▶ **Supplied data**
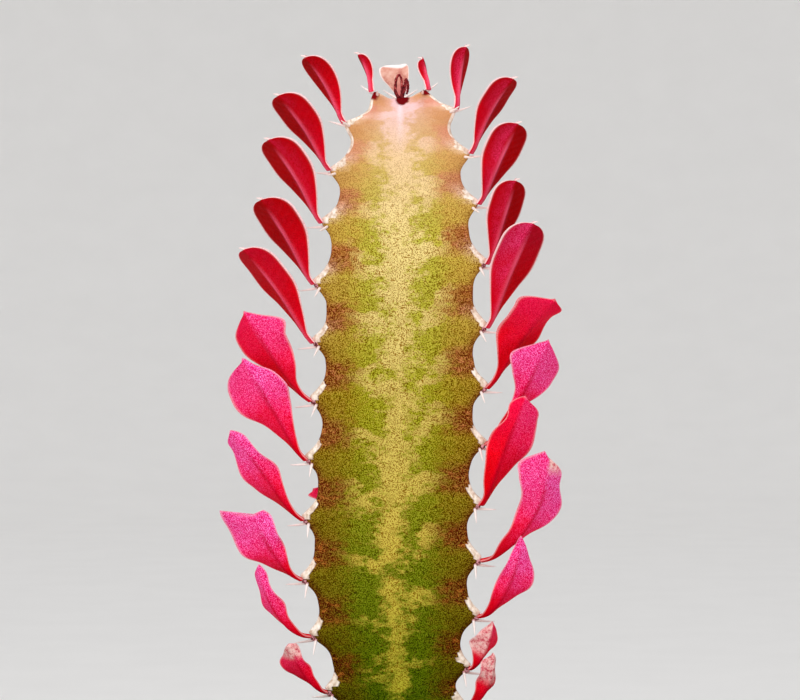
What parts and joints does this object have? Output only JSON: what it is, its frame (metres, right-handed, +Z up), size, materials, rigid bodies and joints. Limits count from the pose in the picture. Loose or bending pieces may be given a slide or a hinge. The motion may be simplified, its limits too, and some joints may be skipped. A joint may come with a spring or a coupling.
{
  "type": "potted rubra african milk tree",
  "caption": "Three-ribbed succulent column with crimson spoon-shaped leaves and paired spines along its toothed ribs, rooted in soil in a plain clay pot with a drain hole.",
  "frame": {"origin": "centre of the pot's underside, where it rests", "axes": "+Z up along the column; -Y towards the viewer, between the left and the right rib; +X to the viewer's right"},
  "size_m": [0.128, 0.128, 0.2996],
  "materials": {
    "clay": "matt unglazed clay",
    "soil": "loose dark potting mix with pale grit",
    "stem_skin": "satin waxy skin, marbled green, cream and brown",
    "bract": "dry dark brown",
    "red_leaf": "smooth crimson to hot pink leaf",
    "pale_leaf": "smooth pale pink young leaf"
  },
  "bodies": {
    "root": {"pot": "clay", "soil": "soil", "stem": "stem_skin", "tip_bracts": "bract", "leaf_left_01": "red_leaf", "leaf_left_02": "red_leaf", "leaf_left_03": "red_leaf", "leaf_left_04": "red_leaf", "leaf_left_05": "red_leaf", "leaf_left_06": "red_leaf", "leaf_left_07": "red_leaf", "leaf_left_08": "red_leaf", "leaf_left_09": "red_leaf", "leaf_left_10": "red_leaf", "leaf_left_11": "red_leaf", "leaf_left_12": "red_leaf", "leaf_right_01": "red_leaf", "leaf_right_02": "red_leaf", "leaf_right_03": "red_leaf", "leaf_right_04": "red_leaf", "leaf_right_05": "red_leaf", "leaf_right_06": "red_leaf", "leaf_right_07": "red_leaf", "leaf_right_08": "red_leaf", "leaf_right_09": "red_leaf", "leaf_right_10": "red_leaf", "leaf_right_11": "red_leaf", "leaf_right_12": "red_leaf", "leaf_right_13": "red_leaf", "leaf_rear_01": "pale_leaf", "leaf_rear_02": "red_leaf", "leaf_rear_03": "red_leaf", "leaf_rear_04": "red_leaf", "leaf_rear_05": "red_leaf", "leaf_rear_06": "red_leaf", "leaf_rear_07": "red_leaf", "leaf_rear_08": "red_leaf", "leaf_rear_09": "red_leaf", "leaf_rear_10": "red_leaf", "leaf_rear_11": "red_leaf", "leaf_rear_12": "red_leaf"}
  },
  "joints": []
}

▶ **Directions**
Please repeat the material above, word for word and in full.

▶ **Worked solution**
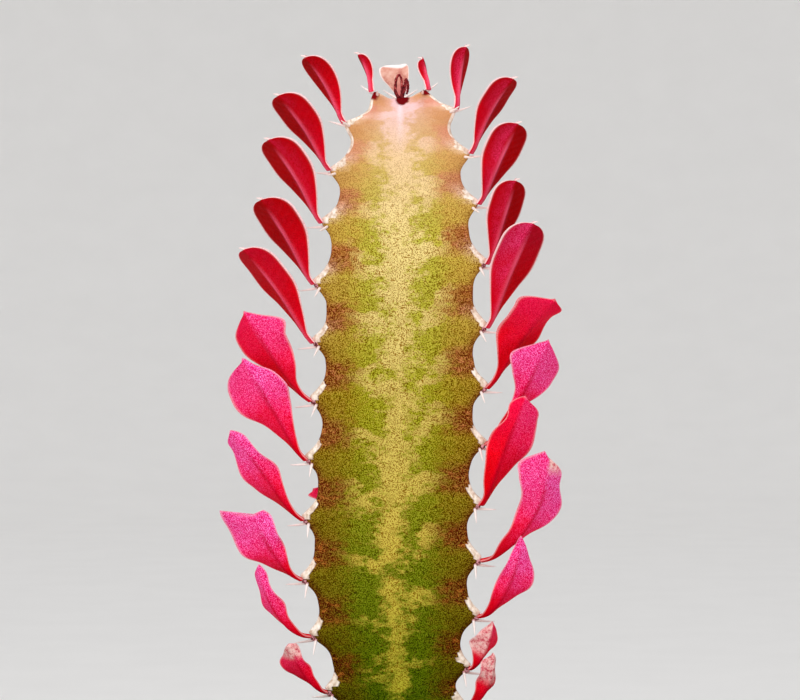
What parts and joints does this object have? Output only JSON: what it is, its frame (metres, right-handed, +Z up), size, materials, rigid bodies and joints. Limits count from the pose in the picture. Loose or bending pieces may be given a slide or a hinge. The motion may be simplified, its limits too, and some joints may be skipped. A joint may come with a spring or a coupling.
{
  "type": "potted rubra african milk tree",
  "caption": "Three-ribbed succulent column with crimson spoon-shaped leaves and paired spines along its toothed ribs, rooted in soil in a plain clay pot with a drain hole.",
  "frame": {"origin": "centre of the pot's underside, where it rests", "axes": "+Z up along the column; -Y towards the viewer, between the left and the right rib; +X to the viewer's right"},
  "size_m": [0.128, 0.128, 0.2996],
  "materials": {
    "clay": "matt unglazed clay",
    "soil": "loose dark potting mix with pale grit",
    "stem_skin": "satin waxy skin, marbled green, cream and brown",
    "bract": "dry dark brown",
    "red_leaf": "smooth crimson to hot pink leaf",
    "pale_leaf": "smooth pale pink young leaf"
  },
  "bodies": {
    "root": {"pot": "clay", "soil": "soil", "stem": "stem_skin", "tip_bracts": "bract", "leaf_left_01": "red_leaf", "leaf_left_02": "red_leaf", "leaf_left_03": "red_leaf", "leaf_left_04": "red_leaf", "leaf_left_05": "red_leaf", "leaf_left_06": "red_leaf", "leaf_left_07": "red_leaf", "leaf_left_08": "red_leaf", "leaf_left_09": "red_leaf", "leaf_left_10": "red_leaf", "leaf_left_11": "red_leaf", "leaf_left_12": "red_leaf", "leaf_right_01": "red_leaf", "leaf_right_02": "red_leaf", "leaf_right_03": "red_leaf", "leaf_right_04": "red_leaf", "leaf_right_05": "red_leaf", "leaf_right_06": "red_leaf", "leaf_right_07": "red_leaf", "leaf_right_08": "red_leaf", "leaf_right_09": "red_leaf", "leaf_right_10": "red_leaf", "leaf_right_11": "red_leaf", "leaf_right_12": "red_leaf", "leaf_right_13": "red_leaf", "leaf_rear_01": "pale_leaf", "leaf_rear_02": "red_leaf", "leaf_rear_03": "red_leaf", "leaf_rear_04": "red_leaf", "leaf_rear_05": "red_leaf", "leaf_rear_06": "red_leaf", "leaf_rear_07": "red_leaf", "leaf_rear_08": "red_leaf", "leaf_rear_09": "red_leaf", "leaf_rear_10": "red_leaf", "leaf_rear_11": "red_leaf", "leaf_rear_12": "red_leaf"}
  },
  "joints": []
}